As Rizzo noted, this dubious procedure gives credence to what F.A. Hayek anticipated in The Road to Serfdom. Hayek maintained that despite the assertions of democratic socialists, economic planning and democracy are incompatible. Even if everyone favors having a central economic plan, no group — for example, a legislature — will unanimously favor the same plan. In a world of scarcity, choices have to be made. The chance of perfect agreement on all the tradeoffs is zero. Thus the potential for endless debate is great. Yet there can’t be both endless debate and planning. Sooner or later the legislative process will be denounced and the advocates of planning will call for “strong leadership” to break the logjam.

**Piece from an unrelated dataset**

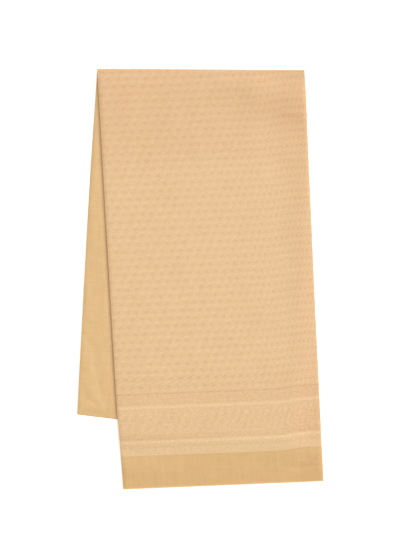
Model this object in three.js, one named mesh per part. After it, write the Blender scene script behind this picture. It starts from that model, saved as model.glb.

We saw similar agitation in the debate over the “stimulus” bill. Rizzo writes,
[The] casual dismissal of the “niceties” of democratic deliberation is blind to something really important. Emergency large-scale government direction of resources produces demands for a leader — an executive with plenary powers in fact (if not in law). It has been the excuse for extreme centralization of power in many contexts over history. Carl Bernstein and others call it “leadership.” Ludwig von Mises and many others called it the Furhrer Principle (Führerprinzip). To be sure, there are important differences in context between the United States today and Nazi Germany or Fascist Italy. Yet it would be extraordinarily foolish not to see the tendencies at work and to think we Americans will be saved by our heritage.

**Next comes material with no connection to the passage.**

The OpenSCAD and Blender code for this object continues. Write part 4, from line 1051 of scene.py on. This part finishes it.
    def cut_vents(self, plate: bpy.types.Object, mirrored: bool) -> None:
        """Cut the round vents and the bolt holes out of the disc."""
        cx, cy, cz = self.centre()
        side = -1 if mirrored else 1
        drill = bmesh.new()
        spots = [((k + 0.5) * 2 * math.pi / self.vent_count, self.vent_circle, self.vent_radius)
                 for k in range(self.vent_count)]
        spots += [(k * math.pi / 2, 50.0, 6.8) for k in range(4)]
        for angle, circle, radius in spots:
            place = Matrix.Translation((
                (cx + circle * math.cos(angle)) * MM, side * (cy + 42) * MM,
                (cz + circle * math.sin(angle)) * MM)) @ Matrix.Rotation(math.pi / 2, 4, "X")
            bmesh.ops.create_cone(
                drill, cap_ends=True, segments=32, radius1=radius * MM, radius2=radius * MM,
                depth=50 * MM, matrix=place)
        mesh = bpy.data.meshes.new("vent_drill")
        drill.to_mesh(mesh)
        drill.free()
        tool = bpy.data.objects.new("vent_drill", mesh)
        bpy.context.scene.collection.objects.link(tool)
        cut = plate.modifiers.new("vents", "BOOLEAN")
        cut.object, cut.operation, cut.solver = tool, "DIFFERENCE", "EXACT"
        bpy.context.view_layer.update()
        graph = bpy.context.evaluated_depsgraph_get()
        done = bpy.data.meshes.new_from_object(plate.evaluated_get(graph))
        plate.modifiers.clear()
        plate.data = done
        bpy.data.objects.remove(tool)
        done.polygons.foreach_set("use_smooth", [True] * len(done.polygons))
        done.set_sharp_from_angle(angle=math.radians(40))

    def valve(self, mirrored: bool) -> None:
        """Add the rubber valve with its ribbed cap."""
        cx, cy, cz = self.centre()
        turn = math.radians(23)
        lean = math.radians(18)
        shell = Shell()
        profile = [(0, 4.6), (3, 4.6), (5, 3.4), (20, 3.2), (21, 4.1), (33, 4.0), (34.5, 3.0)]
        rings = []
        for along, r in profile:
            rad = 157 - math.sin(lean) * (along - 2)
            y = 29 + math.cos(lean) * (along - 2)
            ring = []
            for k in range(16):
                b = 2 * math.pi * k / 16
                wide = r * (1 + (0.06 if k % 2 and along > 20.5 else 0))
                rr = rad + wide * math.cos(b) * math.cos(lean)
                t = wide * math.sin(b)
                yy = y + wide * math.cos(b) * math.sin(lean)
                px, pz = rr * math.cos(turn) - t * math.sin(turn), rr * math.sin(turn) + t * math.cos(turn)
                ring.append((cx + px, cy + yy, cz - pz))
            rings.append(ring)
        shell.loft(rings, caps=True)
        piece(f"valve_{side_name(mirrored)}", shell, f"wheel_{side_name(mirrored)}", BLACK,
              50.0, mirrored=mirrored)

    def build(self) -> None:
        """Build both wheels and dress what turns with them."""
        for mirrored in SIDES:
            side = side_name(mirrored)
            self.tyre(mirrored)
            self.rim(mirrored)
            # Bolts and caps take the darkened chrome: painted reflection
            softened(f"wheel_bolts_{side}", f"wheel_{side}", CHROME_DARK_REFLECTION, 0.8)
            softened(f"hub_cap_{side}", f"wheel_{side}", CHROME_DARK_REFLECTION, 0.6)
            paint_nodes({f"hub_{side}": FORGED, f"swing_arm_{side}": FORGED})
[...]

Rizzo made another equally important point:
[There] is a fundamental issue of political morality at stake. We are being asked to tolerate, cooperate, and obey the stimulus law. If the State wishes to have moral authority it should not abuse it in this way. If we do not know what we are, through our representatives, approving, how have we given consent?

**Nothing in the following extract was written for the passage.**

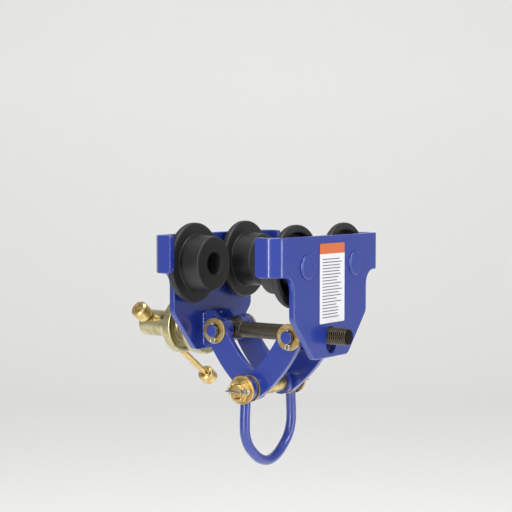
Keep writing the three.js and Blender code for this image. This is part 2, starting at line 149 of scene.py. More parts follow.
view = bpy.data.cameras.new("camera")
view.lens = CAMERA_LENS
view.sensor_width = SENSOR_WIDTH
camera = bpy.data.objects.new("camera", view)
camera.location = CAMERA_PLACE
camera.rotation_euler = Euler((radians(90 - CAMERA_PITCH), 0, radians(CAMERA_AZIMUTH)))
bpy.context.collection.objects.link(camera)
bpy.context.scene.camera = camera

# Side plates: 6 mm hot-rolled steel, flame cut to a T. The ends of the T are folded twice into
# bumpers, and the whole is sprayed with gloss enamel. Each is drawn flat, as the blank is cut,
# and then bent.
# The near plate is on the +X side. Each plate has a front and a rear end, and front is at -Y.
SIDES = (("near", 1), ("far", -1))
ENDS = (("front", -1), ("rear", 1))
CORNERS = [(side, sign, end, way) for side, sign in SIDES for end, way in ENDS]
SIDE_TURN = {1: Matrix.Identity(4), -1: Matrix.Rotation(pi, 4, "Z")}


def enamel(name, colour, deep):
    """Sprayed gloss enamel: a wet-looking coat with faint orange peel and slow drifts of shade."""
    material, tree, shader = surface(name, Roughness=0.38, Coat_Weight=0.75, Coat_Roughness=0.06)
    where = add(tree, "ShaderNodeTexCoord").outputs["Object"]
    drift = add(tree, "ShaderNodeTexNoise", {"Vector": where, "Scale": 1 / (28 * MM), "Detail": 2.0})
    shade = add(tree, "ShaderNodeMix", {0: drift, 6: linear(colour), 7: linear(deep)},
                data_type="RGBA")
    peel = add(tree, "ShaderNodeTexNoise", {"Vector": where, "Scale": 1 / (1.6 * MM), "Detail": 3.0})
    bump = add(tree, "ShaderNodeBump", {"Height": peel, "Strength": 0.12, "Distance": 0.05 * MM})
    feed(tree, shader, {"Base Color": shade.outputs[2], "Normal": bump})
    return material


SAME_POINT = 0.002 * MM
NEARLY_STRAIGHT = 1.56
SHARP_ANGLE = radians(38)


def rounded(corners, step=11):
    """A closed outline from (x, y, radius) corners. Each becomes an arc, in steps of so many degrees."""
    outline = []
    for i, (x, y, radius) in enumerate(corners):
        here = Vector((x, y))
        before = (Vector(corners[i - 1][:2]) - here).normalized()
        after = (Vector(corners[(i + 1) % len(corners)][:2]) - here).normalized()
        half = before.angle(after) / 2
        if radius <= 0 or half > NEARLY_STRAIGHT:
            outline.append((x, y))
            continue
        centre = here + (before + after).normalized() * radius / sin(half)
        start = here + before * radius / tan(half) - centre
        turn = start.angle_signed(here + after * radius / tan(half) - centre)
        count = max(2, round(abs(degrees(turn)) / step))
        for k in range(count + 1):
            outline.append(tuple(centre + Matrix.Rotation(-turn * k / count, 2) @ start))
    return outline


def arc(x, y, radius, start, end, count=24):
    """Points on an arc from one angle to another, in radians."""
    return [(x + radius * cos(a), y + radius * sin(a)) for a in np.linspace(start, end, count)]


def circle(x, y, radius, count=40):
    return arc(x, y, radius, 0, 2 * pi, count + 1)[:-1]


def set_down(holder):
    """The shape of an object with its modifiers applied, as a plain mesh. The object goes."""
    bpy.context.view_layer.update()
    depsgraph = bpy.context.evaluated_depsgraph_get()
    mesh = bpy.data.meshes.new_from_object(holder.evaluated_get(depsgraph))
    bpy.data.objects.remove(holder)
    return mesh


def linked(name, data):
    holder = bpy.data.objects.new(name, data)
    bpy.context.collection.objects.link(holder)
    return holder


def faced_out(mesh, merged=False):
    """Turns every face of a closed mesh outwards, after its doubled points are merged if it has any."""
    shell = bmesh.new()
    shell.from_mesh(mesh)
    if merged:
        bmesh.ops.remove_doubles(shell, verts=shell.verts, dist=SAME_POINT)
    bmesh.ops.recalc_face_normals(shell, faces=shell.faces)
    shell.to_mesh(mesh)
    shell.free()
    return mesh


def flame_cut(name, outline, holes, thickness, edge):
    """A flat plate in X and Y, centred on Z, with its edges rounded."""
    curve = bpy.data.curves.new(name, "CURVE")
    curve.dimensions = "2D"
    curve.fill_mode = "BOTH"
    curve.extrude = thickness / 2 - edge
    curve.bevel_depth = edge
    curve.bevel_resolution = 2
    curve.offset = -edge
    for loop in [outline, *holes]:
        spline = curve.splines.new("POLY")
        spline.points.add(len(loop) - 1)
        spline.use_cyclic_u = True
        for point, (x, y) in zip(spline.points, loop):
            point.co = (x, y, 0, 1)
    return faced_out(set_down(linked(name, curve)), True)


def placed(mesh, *steps):
    """Moves a mesh's points by each matrix or distance in turn."""
    for step in steps:
        mesh.transform(step if isinstance(step, Matrix) else Matrix.Translation(step))
    return mesh


def piece(name, mesh, materials, body, nodes=()):
    """Finishes a piece that is in place: its shading, its body and the nodes it stands for."""
    mesh.materials.clear()
    for material in materials:
        mesh.materials.append(material)
    mesh.shade_smooth()
    mesh.set_sharp_from_angle(angle=SHARP_ANGLE)
    holder = linked(name, mesh)
    holder.modifiers.new("even shading", "WEIGHTED_NORMAL").keep_sharp = True
    made = linked(name, set_down(holder))
    made.name = name
    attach(made, body)
    if nodes:
        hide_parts(*nodes)
    return made


def centre_of(node):
    low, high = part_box(node)
    return (Vector(low) + Vector(high)) / 2


plate_low, plate_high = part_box("side_plate_near")
PLATE_THICK = 6 * MM
PLATE_OUT = plate_high[0]
PLATE_IN = PLATE_OUT - PLATE_THICK
BEND = 8 * MM
FACET = 5 * MM
FACET_RISE = FACET * sqrt(0.5)
FLAT_HALF = plate_high[1] - BEND - FACET_RISE
WING_LOW = 18.5 * MM
BODY_HALF = 60.5 * MM
BODY_FILLET = 13 * MM
TAPER_TOP = -19 * MM
FOOT_HALF = 28 * MM
SLOT_HALF = 8.7 * MM
SLOT_DROP = 6.5 * MM
PLATE_EDGE = 1.0 * MM
AXLE_AT = centre_of("wheel_near_rear")
SPINDLE_Z = centre_of("spindle").z
AXLE_BORE = 8.3 * MM
BEND_LENGTH = (BEND - PLATE_THICK / 2) * pi / 4
BLANK_HALF = FLAT_HALF + FACET + 2 * BEND_LENGTH + PLATE_OUT - BEND - FACET_RISE - plate_low[0]

blue_enamel = enamel("gloss blue enamel", "#122A86", "#162F80")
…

This flagrant assault on the principle of representation should concern anyone who sees danger in political elitism. The hypocrisy couldn’t have been more obvious. When the Bush administration rushed through the USA PATRIOT Act after 9/11, so-called progressives were properly alarmed. But when the “stimulus” bill was before Congress, “progressives” favored immediate action. Opponents were branded obstructionists motivated purely by politics. Maybe so. But so what?
Politics, economics, and hypocrisy
The Democrats insulted the intelligence of the American people by peddling the following sophistry: Republicans were big spenders when they controlled the government. Republican criticism of Democrats for being big spenders is hypocrisy. Therefore, arguments against big-government spending are invalid.
A moment’s thought reveals the fallacy. The problem with hypocrisy is not that what the hypocrite says is necessarily wrong, but that he does not practice what he preaches. What he says must be judged independently. It may be right or wrong, but we cannot tell by the fact that he does not follow his own advice.
It is no counterargument against the Republicans to say, “You did it too.” That’s a childish response, but children need time to learn logic. We should expect more from grown Democrats.
In fact there are many good arguments against trying to stimulate the economy through government spending. Frédéric Bastiat, the 19th-century French economist, summed them up well with his fable of the broken window. A young boy throws a rock through a shop window, and as the townspeople lament the shopkeeper’s sad fortune, someone finds a silver lining. The shopkeeper’s spending on a new window will stimulate the local economy because his money will pass from hand to hand in a burst of commercial activity.
The fallacy becomes obvious if we try to extend the “logic” and propose to stimulate the economy by smashing all the windows in town. What the optimist in the story forgot is that if the window had not been broken, the shopkeeper would have used his money some other way in order to increase his welfare. Now he has to spend the money just to restore his condition to what it was before the window was broken. He and therefore the community overall are poorer not richer, but the losses are unseen while the glassmaker’s gain is obvious.
The lesson for the current situation is that if the government were not borrowing nearly $800 billion, that money would be available for private investment, which would create jobs and improve living standards. But since we can’t see what we would have gotten for that money, just as the townspeople couldn’t see what the shopkeeper would have done with his money, those forgone benefits are not counted as losses. But they are real nonetheless. In effect, we have traded consumer-oriented investment for politically motivated projects. It’s a bad deal. (The Keynesian argument that labor and inputs will remain idle indefinitely unless the government spends is without merit. See Henry Hazlitt’s book The Failure of the “New” Economics.)
The Republicans have been no better in the debate. With rare exceptions they have all conceded that the government must stimulate the economy. But they prefer to do it through tax cuts rather than spending. The fallacy here is subtle. As a rule, cutting taxes — leaving money in the hands of the people who earn it — ought to stimulate economic activity. Taxes are productivity killers. But what the Republicans ignore is the budget deficit. If taxes are cut but spending is maintained, the government must borrow to make up the difference. So while the politicians would seem to be leaving money in the private sector, they would also be taking an equivalent amount out through borrowing. Moreover, since the Federal Reserve will monetize the debt through inflation, the malignant effects will run deep. It is true that cutting marginal tax rates increases the reward for production, but there is no reason that such tax cuts should “pay for themselves,” and even if they do, advocates of scaling back government should not applaud increases in tax revenue.
In the end the “stimulus” bill passed because politics is perverse. At Barack Obama’s town meeting to promote the bill in Fort Myers, Fla., people in the audience stood up and directly told the president of the United States they were hurting because of the recession. He listened sympathetically and eloquently explained how he will help them. It was all captured on television.
It takes some understanding of economics — which most people lack — to comprehend what’s wrong with that picture. Those people are victims of the state’s misguided interventionist economic policies — after all, the central government has been the steward of the U.S. economy for generations. Yet Obama, the latest chief executive of this econo-my-wrecking organization, stood before them as their salvation. The news media reinforced that narrative at every step.
This is why it is so difficult for economic sense to make headway.